_What you should do_: Reproduce the material in full, unchanged.

_Provided data_:
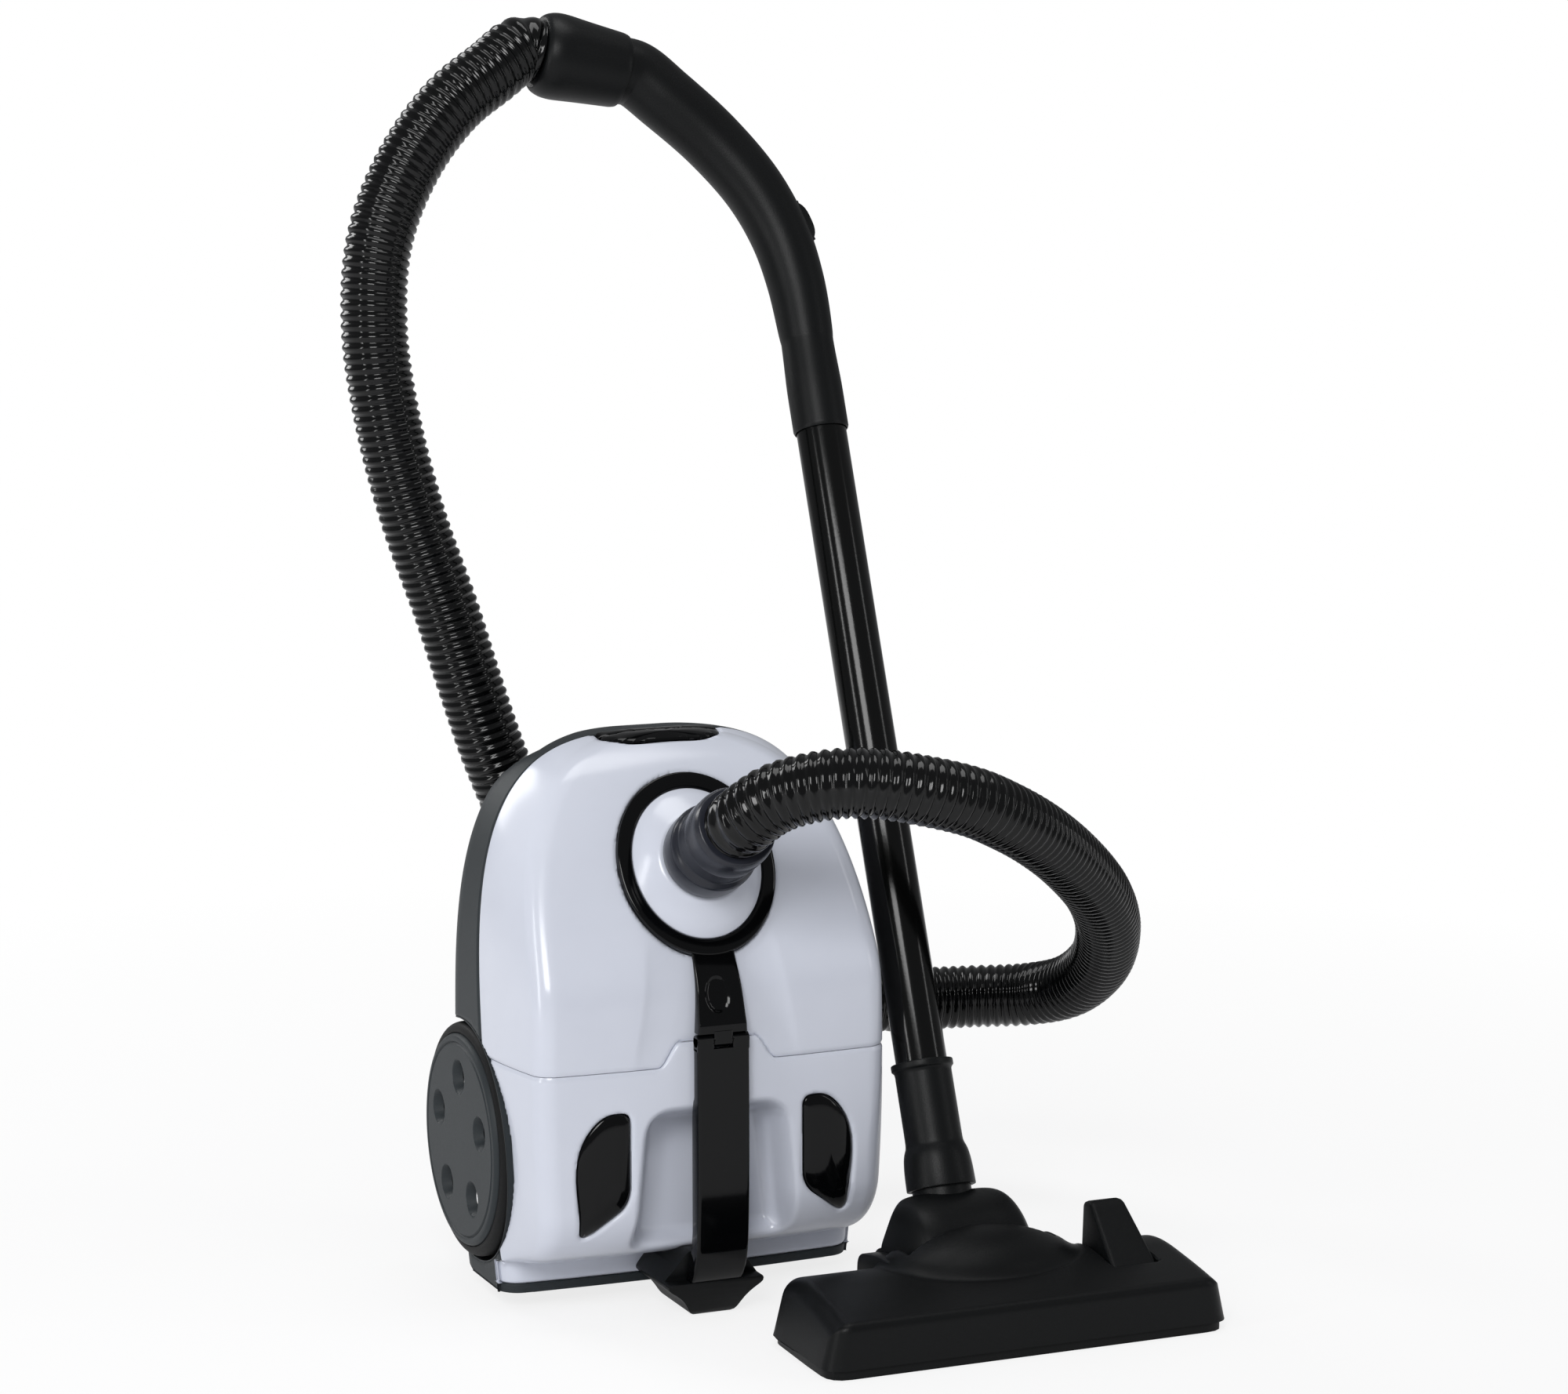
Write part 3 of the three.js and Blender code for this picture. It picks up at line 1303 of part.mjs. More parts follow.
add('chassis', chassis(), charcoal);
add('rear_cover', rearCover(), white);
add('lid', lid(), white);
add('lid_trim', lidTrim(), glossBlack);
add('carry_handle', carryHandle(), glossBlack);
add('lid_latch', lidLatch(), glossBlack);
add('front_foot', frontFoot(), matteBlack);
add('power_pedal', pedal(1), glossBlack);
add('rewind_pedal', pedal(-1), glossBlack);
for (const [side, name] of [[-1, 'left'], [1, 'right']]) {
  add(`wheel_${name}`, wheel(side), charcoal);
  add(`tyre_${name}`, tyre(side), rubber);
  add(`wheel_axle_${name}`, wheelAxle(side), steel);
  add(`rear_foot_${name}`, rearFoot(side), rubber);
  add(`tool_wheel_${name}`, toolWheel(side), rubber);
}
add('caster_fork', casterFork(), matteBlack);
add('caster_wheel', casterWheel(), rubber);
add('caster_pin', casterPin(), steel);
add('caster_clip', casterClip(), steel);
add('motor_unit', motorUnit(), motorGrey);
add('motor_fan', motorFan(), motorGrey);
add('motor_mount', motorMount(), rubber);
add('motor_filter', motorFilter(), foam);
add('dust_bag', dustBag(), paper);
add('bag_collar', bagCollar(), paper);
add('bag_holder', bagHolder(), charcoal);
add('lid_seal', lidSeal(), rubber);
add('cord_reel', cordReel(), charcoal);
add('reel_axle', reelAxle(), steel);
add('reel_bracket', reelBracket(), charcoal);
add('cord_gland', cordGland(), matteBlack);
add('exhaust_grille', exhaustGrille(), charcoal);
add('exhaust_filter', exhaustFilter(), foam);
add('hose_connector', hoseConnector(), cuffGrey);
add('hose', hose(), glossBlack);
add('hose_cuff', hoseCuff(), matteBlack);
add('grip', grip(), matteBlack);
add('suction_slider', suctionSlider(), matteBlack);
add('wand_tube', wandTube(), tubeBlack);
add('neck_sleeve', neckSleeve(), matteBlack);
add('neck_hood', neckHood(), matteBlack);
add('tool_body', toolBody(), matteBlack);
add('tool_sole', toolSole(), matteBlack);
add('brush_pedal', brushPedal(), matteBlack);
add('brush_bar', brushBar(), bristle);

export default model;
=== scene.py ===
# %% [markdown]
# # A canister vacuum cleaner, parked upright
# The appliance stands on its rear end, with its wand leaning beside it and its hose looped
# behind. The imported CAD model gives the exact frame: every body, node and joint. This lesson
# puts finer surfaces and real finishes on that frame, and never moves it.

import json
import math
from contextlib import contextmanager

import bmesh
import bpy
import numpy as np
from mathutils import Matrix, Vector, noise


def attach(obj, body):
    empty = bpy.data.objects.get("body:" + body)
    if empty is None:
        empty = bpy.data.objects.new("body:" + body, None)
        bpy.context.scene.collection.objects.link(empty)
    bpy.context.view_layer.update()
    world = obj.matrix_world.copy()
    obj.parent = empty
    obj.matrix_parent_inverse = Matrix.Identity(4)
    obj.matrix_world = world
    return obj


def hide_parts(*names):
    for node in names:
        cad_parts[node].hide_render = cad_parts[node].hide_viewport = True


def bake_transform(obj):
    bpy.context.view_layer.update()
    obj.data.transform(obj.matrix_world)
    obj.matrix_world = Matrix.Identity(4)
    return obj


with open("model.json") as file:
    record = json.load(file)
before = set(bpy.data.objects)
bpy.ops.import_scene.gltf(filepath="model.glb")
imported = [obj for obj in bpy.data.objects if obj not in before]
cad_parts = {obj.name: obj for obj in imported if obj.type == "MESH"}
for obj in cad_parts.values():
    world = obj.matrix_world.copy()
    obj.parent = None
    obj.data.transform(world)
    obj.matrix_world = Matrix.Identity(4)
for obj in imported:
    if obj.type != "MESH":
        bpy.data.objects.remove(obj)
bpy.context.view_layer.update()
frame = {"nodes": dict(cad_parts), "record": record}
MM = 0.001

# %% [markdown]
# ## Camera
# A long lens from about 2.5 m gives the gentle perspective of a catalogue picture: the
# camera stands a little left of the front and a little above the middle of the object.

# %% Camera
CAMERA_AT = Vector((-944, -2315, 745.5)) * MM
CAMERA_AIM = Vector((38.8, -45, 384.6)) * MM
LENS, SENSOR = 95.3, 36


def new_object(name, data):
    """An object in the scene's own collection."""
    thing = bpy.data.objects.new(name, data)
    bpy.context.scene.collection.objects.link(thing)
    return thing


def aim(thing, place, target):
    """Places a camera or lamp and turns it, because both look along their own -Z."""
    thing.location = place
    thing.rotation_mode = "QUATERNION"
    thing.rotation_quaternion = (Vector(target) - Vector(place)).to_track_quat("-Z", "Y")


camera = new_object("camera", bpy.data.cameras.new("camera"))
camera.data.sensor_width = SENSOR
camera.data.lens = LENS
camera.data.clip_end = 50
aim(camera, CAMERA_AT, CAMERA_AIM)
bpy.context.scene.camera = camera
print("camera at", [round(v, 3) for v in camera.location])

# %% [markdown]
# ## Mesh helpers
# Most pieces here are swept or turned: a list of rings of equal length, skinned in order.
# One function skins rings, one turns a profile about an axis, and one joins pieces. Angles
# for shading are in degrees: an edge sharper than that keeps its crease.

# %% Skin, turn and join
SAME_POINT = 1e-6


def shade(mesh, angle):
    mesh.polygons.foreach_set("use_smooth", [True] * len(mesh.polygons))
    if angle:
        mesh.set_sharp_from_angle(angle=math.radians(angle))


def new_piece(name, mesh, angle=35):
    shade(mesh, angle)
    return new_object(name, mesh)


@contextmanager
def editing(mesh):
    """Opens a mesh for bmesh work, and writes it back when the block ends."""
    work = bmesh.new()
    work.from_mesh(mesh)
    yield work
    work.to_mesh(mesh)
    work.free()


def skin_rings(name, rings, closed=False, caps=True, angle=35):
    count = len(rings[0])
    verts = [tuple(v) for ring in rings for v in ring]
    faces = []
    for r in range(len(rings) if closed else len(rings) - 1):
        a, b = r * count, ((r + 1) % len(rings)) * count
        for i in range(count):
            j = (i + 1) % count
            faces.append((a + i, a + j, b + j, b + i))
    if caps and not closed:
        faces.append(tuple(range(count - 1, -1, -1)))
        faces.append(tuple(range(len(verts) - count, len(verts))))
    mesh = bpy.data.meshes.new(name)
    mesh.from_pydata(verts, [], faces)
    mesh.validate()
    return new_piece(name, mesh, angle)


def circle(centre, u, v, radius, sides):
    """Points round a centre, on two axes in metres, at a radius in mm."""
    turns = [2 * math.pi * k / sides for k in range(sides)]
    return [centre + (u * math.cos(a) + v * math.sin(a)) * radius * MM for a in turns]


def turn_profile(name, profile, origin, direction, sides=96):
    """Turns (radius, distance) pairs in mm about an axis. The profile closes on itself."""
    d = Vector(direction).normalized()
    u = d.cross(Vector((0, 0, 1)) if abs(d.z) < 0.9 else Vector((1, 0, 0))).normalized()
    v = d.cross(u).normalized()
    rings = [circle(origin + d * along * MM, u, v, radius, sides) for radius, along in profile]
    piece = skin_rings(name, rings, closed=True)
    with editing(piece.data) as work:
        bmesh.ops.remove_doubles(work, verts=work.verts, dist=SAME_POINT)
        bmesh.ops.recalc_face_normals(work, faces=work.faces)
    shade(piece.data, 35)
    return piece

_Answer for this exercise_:
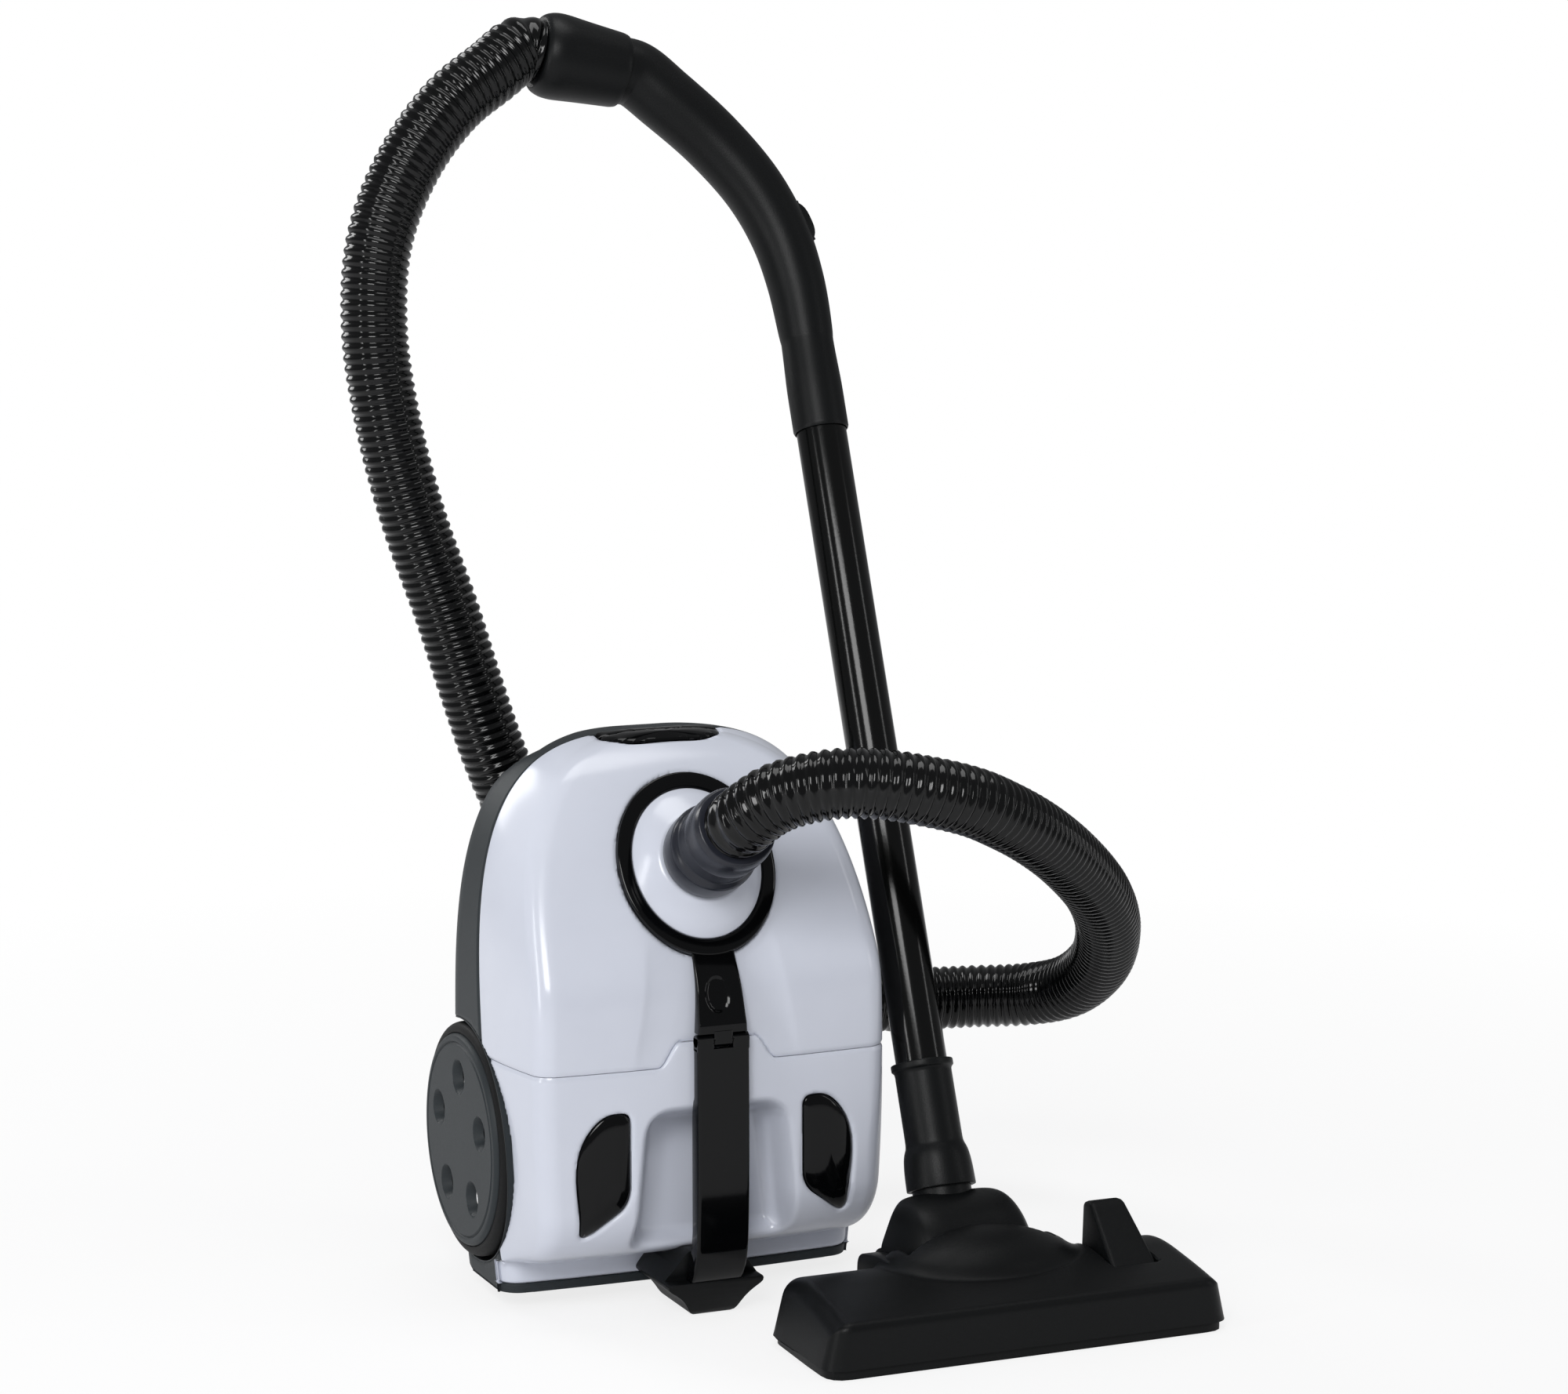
Write part 3 of the three.js and Blender code for this picture. It picks up at line 1303 of part.mjs. More parts follow.
add('chassis', chassis(), charcoal);
add('rear_cover', rearCover(), white);
add('lid', lid(), white);
add('lid_trim', lidTrim(), glossBlack);
add('carry_handle', carryHandle(), glossBlack);
add('lid_latch', lidLatch(), glossBlack);
add('front_foot', frontFoot(), matteBlack);
add('power_pedal', pedal(1), glossBlack);
add('rewind_pedal', pedal(-1), glossBlack);
for (const [side, name] of [[-1, 'left'], [1, 'right']]) {
  add(`wheel_${name}`, wheel(side), charcoal);
  add(`tyre_${name}`, tyre(side), rubber);
  add(`wheel_axle_${name}`, wheelAxle(side), steel);
  add(`rear_foot_${name}`, rearFoot(side), rubber);
  add(`tool_wheel_${name}`, toolWheel(side), rubber);
}
add('caster_fork', casterFork(), matteBlack);
add('caster_wheel', casterWheel(), rubber);
add('caster_pin', casterPin(), steel);
add('caster_clip', casterClip(), steel);
add('motor_unit', motorUnit(), motorGrey);
add('motor_fan', motorFan(), motorGrey);
add('motor_mount', motorMount(), rubber);
add('motor_filter', motorFilter(), foam);
add('dust_bag', dustBag(), paper);
add('bag_collar', bagCollar(), paper);
add('bag_holder', bagHolder(), charcoal);
add('lid_seal', lidSeal(), rubber);
add('cord_reel', cordReel(), charcoal);
add('reel_axle', reelAxle(), steel);
add('reel_bracket', reelBracket(), charcoal);
add('cord_gland', cordGland(), matteBlack);
add('exhaust_grille', exhaustGrille(), charcoal);
add('exhaust_filter', exhaustFilter(), foam);
add('hose_connector', hoseConnector(), cuffGrey);
add('hose', hose(), glossBlack);
add('hose_cuff', hoseCuff(), matteBlack);
add('grip', grip(), matteBlack);
add('suction_slider', suctionSlider(), matteBlack);
add('wand_tube', wandTube(), tubeBlack);
add('neck_sleeve', neckSleeve(), matteBlack);
add('neck_hood', neckHood(), matteBlack);
add('tool_body', toolBody(), matteBlack);
add('tool_sole', toolSole(), matteBlack);
add('brush_pedal', brushPedal(), matteBlack);
add('brush_bar', brushBar(), bristle);

export default model;
=== scene.py ===
# %% [markdown]
# # A canister vacuum cleaner, parked upright
# The appliance stands on its rear end, with its wand leaning beside it and its hose looped
# behind. The imported CAD model gives the exact frame: every body, node and joint. This lesson
# puts finer surfaces and real finishes on that frame, and never moves it.

import json
import math
from contextlib import contextmanager

import bmesh
import bpy
import numpy as np
from mathutils import Matrix, Vector, noise


def attach(obj, body):
    empty = bpy.data.objects.get("body:" + body)
    if empty is None:
        empty = bpy.data.objects.new("body:" + body, None)
        bpy.context.scene.collection.objects.link(empty)
    bpy.context.view_layer.update()
    world = obj.matrix_world.copy()
    obj.parent = empty
    obj.matrix_parent_inverse = Matrix.Identity(4)
    obj.matrix_world = world
    return obj


def hide_parts(*names):
    for node in names:
        cad_parts[node].hide_render = cad_parts[node].hide_viewport = True


def bake_transform(obj):
    bpy.context.view_layer.update()
    obj.data.transform(obj.matrix_world)
    obj.matrix_world = Matrix.Identity(4)
    return obj


with open("model.json") as file:
    record = json.load(file)
before = set(bpy.data.objects)
bpy.ops.import_scene.gltf(filepath="model.glb")
imported = [obj for obj in bpy.data.objects if obj not in before]
cad_parts = {obj.name: obj for obj in imported if obj.type == "MESH"}
for obj in cad_parts.values():
    world = obj.matrix_world.copy()
    obj.parent = None
    obj.data.transform(world)
    obj.matrix_world = Matrix.Identity(4)
for obj in imported:
    if obj.type != "MESH":
        bpy.data.objects.remove(obj)
bpy.context.view_layer.update()
frame = {"nodes": dict(cad_parts), "record": record}
MM = 0.001

# %% [markdown]
# ## Camera
# A long lens from about 2.5 m gives the gentle perspective of a catalogue picture: the
# camera stands a little left of the front and a little above the middle of the object.

# %% Camera
CAMERA_AT = Vector((-944, -2315, 745.5)) * MM
CAMERA_AIM = Vector((38.8, -45, 384.6)) * MM
LENS, SENSOR = 95.3, 36


def new_object(name, data):
    """An object in the scene's own collection."""
    thing = bpy.data.objects.new(name, data)
    bpy.context.scene.collection.objects.link(thing)
    return thing


def aim(thing, place, target):
    """Places a camera or lamp and turns it, because both look along their own -Z."""
    thing.location = place
    thing.rotation_mode = "QUATERNION"
    thing.rotation_quaternion = (Vector(target) - Vector(place)).to_track_quat("-Z", "Y")


camera = new_object("camera", bpy.data.cameras.new("camera"))
camera.data.sensor_width = SENSOR
camera.data.lens = LENS
camera.data.clip_end = 50
aim(camera, CAMERA_AT, CAMERA_AIM)
bpy.context.scene.camera = camera
print("camera at", [round(v, 3) for v in camera.location])

# %% [markdown]
# ## Mesh helpers
# Most pieces here are swept or turned: a list of rings of equal length, skinned in order.
# One function skins rings, one turns a profile about an axis, and one joins pieces. Angles
# for shading are in degrees: an edge sharper than that keeps its crease.

# %% Skin, turn and join
SAME_POINT = 1e-6


def shade(mesh, angle):
    mesh.polygons.foreach_set("use_smooth", [True] * len(mesh.polygons))
    if angle:
        mesh.set_sharp_from_angle(angle=math.radians(angle))


def new_piece(name, mesh, angle=35):
    shade(mesh, angle)
    return new_object(name, mesh)


@contextmanager
def editing(mesh):
    """Opens a mesh for bmesh work, and writes it back when the block ends."""
    work = bmesh.new()
    work.from_mesh(mesh)
    yield work
    work.to_mesh(mesh)
    work.free()


def skin_rings(name, rings, closed=False, caps=True, angle=35):
    count = len(rings[0])
    verts = [tuple(v) for ring in rings for v in ring]
    faces = []
    for r in range(len(rings) if closed else len(rings) - 1):
        a, b = r * count, ((r + 1) % len(rings)) * count
        for i in range(count):
            j = (i + 1) % count
            faces.append((a + i, a + j, b + j, b + i))
    if caps and not closed:
        faces.append(tuple(range(count - 1, -1, -1)))
        faces.append(tuple(range(len(verts) - count, len(verts))))
    mesh = bpy.data.meshes.new(name)
    mesh.from_pydata(verts, [], faces)
    mesh.validate()
    return new_piece(name, mesh, angle)


def circle(centre, u, v, radius, sides):
    """Points round a centre, on two axes in metres, at a radius in mm."""
    turns = [2 * math.pi * k / sides for k in range(sides)]
    return [centre + (u * math.cos(a) + v * math.sin(a)) * radius * MM for a in turns]


def turn_profile(name, profile, origin, direction, sides=96):
    """Turns (radius, distance) pairs in mm about an axis. The profile closes on itself."""
    d = Vector(direction).normalized()
    u = d.cross(Vector((0, 0, 1)) if abs(d.z) < 0.9 else Vector((1, 0, 0))).normalized()
    v = d.cross(u).normalized()
    rings = [circle(origin + d * along * MM, u, v, radius, sides) for radius, along in profile]
    piece = skin_rings(name, rings, closed=True)
    with editing(piece.data) as work:
        bmesh.ops.remove_doubles(work, verts=work.verts, dist=SAME_POINT)
        bmesh.ops.recalc_face_normals(work, faces=work.faces)
    shade(piece.data, 35)
    return piece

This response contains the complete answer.